** begin **

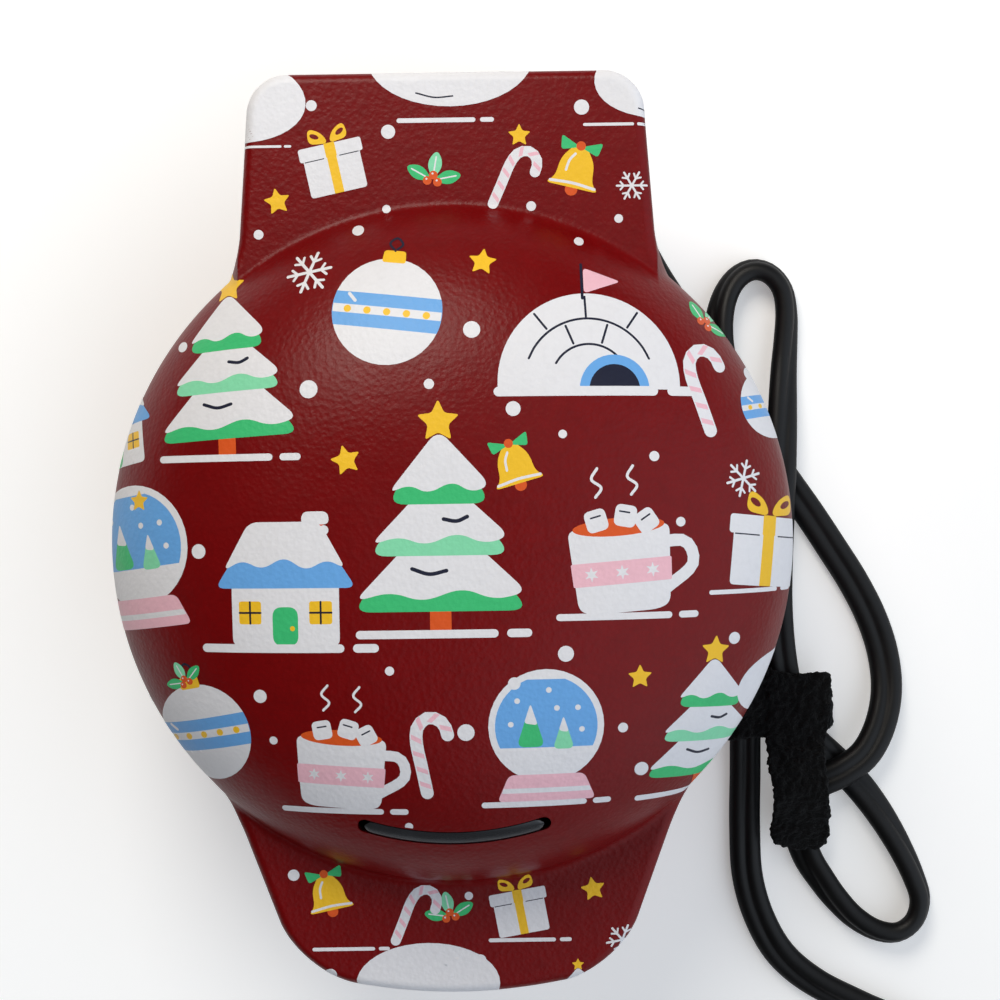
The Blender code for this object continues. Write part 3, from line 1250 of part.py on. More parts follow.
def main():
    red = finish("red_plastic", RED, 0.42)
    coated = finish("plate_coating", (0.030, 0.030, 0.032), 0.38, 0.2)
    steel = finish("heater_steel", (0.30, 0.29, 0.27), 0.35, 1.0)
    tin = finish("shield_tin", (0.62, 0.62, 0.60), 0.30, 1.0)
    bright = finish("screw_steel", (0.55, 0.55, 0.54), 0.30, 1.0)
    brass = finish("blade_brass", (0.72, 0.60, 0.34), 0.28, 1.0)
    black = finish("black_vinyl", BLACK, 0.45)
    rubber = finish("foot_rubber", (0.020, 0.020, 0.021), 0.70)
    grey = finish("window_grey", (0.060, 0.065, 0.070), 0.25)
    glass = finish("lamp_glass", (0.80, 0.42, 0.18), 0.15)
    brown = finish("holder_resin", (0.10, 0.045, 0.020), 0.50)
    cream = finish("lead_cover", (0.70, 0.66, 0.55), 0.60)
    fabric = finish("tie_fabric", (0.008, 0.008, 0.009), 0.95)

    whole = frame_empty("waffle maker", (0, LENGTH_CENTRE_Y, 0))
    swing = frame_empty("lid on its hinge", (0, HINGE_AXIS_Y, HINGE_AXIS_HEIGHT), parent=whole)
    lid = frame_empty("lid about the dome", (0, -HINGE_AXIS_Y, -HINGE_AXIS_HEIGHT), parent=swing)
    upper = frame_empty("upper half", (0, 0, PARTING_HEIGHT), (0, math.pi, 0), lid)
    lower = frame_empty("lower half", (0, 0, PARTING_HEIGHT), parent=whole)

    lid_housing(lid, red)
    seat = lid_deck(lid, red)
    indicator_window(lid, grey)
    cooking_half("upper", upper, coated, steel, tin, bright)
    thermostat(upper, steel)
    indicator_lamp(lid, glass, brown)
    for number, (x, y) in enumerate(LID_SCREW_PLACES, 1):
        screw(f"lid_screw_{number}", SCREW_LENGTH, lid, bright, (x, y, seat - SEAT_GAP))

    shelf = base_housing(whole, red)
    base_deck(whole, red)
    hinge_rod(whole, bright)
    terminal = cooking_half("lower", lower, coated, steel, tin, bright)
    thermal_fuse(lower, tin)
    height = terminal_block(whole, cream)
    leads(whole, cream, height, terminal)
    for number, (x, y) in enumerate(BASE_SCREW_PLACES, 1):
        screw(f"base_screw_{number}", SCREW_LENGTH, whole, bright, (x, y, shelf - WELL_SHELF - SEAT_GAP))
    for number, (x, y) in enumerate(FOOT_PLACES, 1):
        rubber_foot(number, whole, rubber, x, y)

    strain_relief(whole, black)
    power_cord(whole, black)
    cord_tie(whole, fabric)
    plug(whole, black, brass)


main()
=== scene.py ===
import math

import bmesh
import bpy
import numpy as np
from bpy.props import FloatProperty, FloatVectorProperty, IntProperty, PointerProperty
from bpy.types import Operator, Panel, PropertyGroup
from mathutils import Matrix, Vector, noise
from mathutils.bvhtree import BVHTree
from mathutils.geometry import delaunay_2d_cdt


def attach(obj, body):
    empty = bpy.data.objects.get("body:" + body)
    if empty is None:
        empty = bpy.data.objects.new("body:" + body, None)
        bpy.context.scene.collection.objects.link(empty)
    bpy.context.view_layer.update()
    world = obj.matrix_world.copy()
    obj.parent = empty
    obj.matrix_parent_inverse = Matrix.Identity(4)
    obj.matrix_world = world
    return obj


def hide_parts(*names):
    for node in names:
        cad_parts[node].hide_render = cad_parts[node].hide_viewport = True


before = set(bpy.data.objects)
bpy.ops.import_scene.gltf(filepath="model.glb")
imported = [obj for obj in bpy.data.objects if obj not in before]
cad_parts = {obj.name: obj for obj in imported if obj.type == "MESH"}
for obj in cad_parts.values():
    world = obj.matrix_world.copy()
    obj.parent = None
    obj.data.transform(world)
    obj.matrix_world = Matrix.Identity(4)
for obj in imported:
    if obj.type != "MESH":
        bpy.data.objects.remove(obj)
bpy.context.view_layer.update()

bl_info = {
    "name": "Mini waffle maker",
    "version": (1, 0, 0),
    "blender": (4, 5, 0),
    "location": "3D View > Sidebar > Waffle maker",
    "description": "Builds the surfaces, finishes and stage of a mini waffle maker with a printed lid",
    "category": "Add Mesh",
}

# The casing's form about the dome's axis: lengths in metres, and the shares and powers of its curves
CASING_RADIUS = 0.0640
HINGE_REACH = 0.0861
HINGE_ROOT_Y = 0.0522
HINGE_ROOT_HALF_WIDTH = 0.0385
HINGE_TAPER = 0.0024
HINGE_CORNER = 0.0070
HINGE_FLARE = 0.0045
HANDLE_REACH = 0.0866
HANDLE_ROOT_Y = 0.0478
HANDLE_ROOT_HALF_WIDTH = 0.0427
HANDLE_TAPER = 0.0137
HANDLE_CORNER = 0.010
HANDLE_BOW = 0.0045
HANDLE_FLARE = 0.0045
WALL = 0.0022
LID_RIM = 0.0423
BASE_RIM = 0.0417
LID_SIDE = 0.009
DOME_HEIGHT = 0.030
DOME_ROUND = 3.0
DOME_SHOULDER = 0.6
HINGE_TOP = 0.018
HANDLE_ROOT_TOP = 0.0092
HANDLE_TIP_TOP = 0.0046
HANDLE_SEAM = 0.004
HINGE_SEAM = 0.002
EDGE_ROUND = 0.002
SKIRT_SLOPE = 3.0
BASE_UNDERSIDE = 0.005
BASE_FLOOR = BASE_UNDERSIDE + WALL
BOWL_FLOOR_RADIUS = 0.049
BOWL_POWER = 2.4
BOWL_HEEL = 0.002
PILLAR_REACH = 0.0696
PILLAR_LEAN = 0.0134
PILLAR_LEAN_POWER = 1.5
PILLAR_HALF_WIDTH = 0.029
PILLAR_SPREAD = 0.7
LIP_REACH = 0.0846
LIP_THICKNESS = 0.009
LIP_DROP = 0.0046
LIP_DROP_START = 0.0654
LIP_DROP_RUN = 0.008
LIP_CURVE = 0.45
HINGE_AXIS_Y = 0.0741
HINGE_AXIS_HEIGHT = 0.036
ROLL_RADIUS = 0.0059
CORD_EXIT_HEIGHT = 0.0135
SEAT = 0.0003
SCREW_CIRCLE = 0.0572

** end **

- _What is being asked_
Extract the lines from the line with "shelf = base_housing(whole, red)" through the line with "obj.matrix_world = world". Keep both of those lines, copy everything exactly, and add nothing.

- _Answer to this exercise_
    shelf = base_housing(whole, red)
    base_deck(whole, red)
    hinge_rod(whole, bright)
    terminal = cooking_half("lower", lower, coated, steel, tin, bright)
    thermal_fuse(lower, tin)
    height = terminal_block(whole, cream)
    leads(whole, cream, height, terminal)
    for number, (x, y) in enumerate(BASE_SCREW_PLACES, 1):
        screw(f"base_screw_{number}", SCREW_LENGTH, whole, bright, (x, y, shelf - WELL_SHELF - SEAT_GAP))
    for number, (x, y) in enumerate(FOOT_PLACES, 1):
        rubber_foot(number, whole, rubber, x, y)

    strain_relief(whole, black)
    power_cord(whole, black)
    cord_tie(whole, fabric)
    plug(whole, black, brass)


main()
=== scene.py ===
import math

import bmesh
import bpy
import numpy as np
from bpy.props import FloatProperty, FloatVectorProperty, IntProperty, PointerProperty
from bpy.types import Operator, Panel, PropertyGroup
from mathutils import Matrix, Vector, noise
from mathutils.bvhtree import BVHTree
from mathutils.geometry import delaunay_2d_cdt


def attach(obj, body):
    empty = bpy.data.objects.get("body:" + body)
    if empty is None:
        empty = bpy.data.objects.new("body:" + body, None)
        bpy.context.scene.collection.objects.link(empty)
    bpy.context.view_layer.update()
    world = obj.matrix_world.copy()
    obj.parent = empty
    obj.matrix_parent_inverse = Matrix.Identity(4)
    obj.matrix_world = world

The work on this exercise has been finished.